In the city of Lynwood, Measure PS would establish a one-cent sales tax for 10 years to fund city services and Measure RD would establish a rainy day fund into which 10 percent of 2016 authorized tax revenues shall be deposited and spent only in cases of financial hardship.
In the Lynwood Unified School District, Measure N would authorize the district to issue $65 million in bonds to repair and upgrade classrooms and other school facilities. The measure requires 55 percent of the vote for approval.
In the Paramount Unified School District, Measure I would authorize the district to issue $106 million in bonds to repair and upgrade classrooms and other school facilities. The measure requires 55 percent of the vote for approval.

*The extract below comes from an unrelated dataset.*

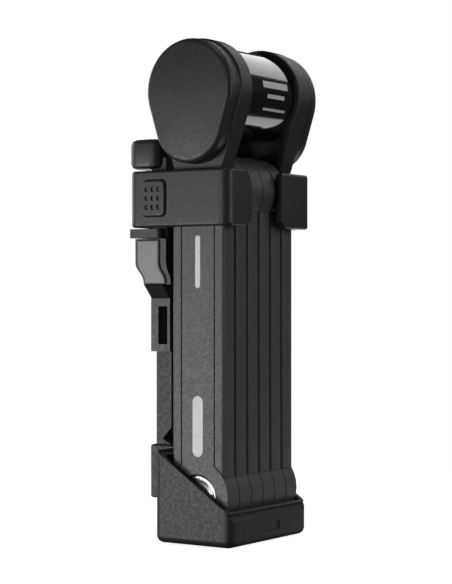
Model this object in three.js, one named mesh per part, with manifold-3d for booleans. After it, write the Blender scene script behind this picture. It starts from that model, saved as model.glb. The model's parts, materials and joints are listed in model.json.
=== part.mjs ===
// Folding bicycle lock stowed upright in its frame holder.
// Millimetres, +Z up. X runs along the lock barrel, -Y is the open front of the holder and
// +Y the side that faces the bicycle frame. The origin is the centre of the shoe's underside.
import * as THREE from "three";
import { mergeVertices } from "three/addons/utils/BufferGeometryUtils.js";
import Module from "manifold-3d";

const wasm = await Module();
wasm.setup();

// ---- driving dimensions ----
const GAP = 0.3; // clearance between touching pieces
const PAST = 1; // how far a cutting solid runs past the face it opens
const LINKS = 6;
const SLOT = 9.45; // thickness that one link takes in the stack
const HALF_STACK = (LINKS * SLOT) / 2;
const BOTTOM_Z = 21.3; // axis of the three lower rivets
const TOP_Z = 155; // axis of the two upper rivets
const HEAD_Z = 198; // axis of the lock barrel
const EYE_R = 16;
const EYE_SIDES = 32;
const PANEL_Y = 8.6; // half width of a link's centre panel
const STRIP_Y = 13.7; // half width over the two edge strips
const CORE_Y = 7; // half width of the steel bar inside a link
const CORE_T = 5;
const CORE_EYE_R = 10.5;
const RIVET_R = 3.4;
const RIVET_HEAD_R = 9.2;
const RIVET_HEAD_T = 1.4;
const RIVET_SINK = 0.25; // rivet heads lie this far below the link faces
const RIVET_CROWN = 0.6; // chamfer round a rivet head
const RIVET_BORE = RIVET_R + 0.1;
const CAP_R = 22.2; // round part of the teardrop ends
const CAP_LOW_R = 18; // round lower lobe of the teardrop ends
const CAP_DROP = 14; // from the barrel axis down to the lobe centre
const CAP_X = 37.2; // outer face of the end caps
const CAP_RIM = 2.3;
const PLATE_R = 22.9;
const PLATE_RIM = 0.7;
const FOOT = { y: 12.7, z0: HEAD_Z - 37.7, z1: HEAD_Z - 34 }; // straight foot of a head plate
const TONGUE_TOP = HEAD_Z - 14; // end links' steel runs up into the head plates
const BARREL_R = 20.4;
const BARREL_WALL = 2.2;
const BARREL_X = SLOT * 2 - GAP; // half length of the barrel between the head plates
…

In the South Whittier School District, Measure QS would authorize the district to issue $29 million in bonds to repair and upgrade classrooms and other school facilities. The measure requires 55 percent of the vote for approval.
There also are two county measures on the ballot, Measure A and Measure M.
Measure A would add a tax of 1.5 cents per square foot of improved property to replace expiring funding for parks and playgrounds, anti-gang efforts, senior and recreation centers, safe drinking water, protection for beaches and rivers and preserving natural areas and open spaces.
Measure M would add a half-cent sales tax and continue an existing half-cent traffic relief tax until voters decide to end it, to fund a variety of traffic upkeep and improvement projects including expanding rail/subway/bus systems, street repairs and earthquake retrofitting.
Both measures require two-thirds of the vote for approval.
Voters can vote early at six locations around Los Angeles County.
The county Registrar of Voters office in Norwalk offers early voting Monday through Friday from 8 a.m. to 5 p.m. and on Saturday and Sunday from 8 a.m. to 4 p.m.
More than 7,700 voters cast ballots during the first weekend of early voting Oct. 29 and 30.
Polls are open from 7 a.m. to 8 p.m. on Election Day.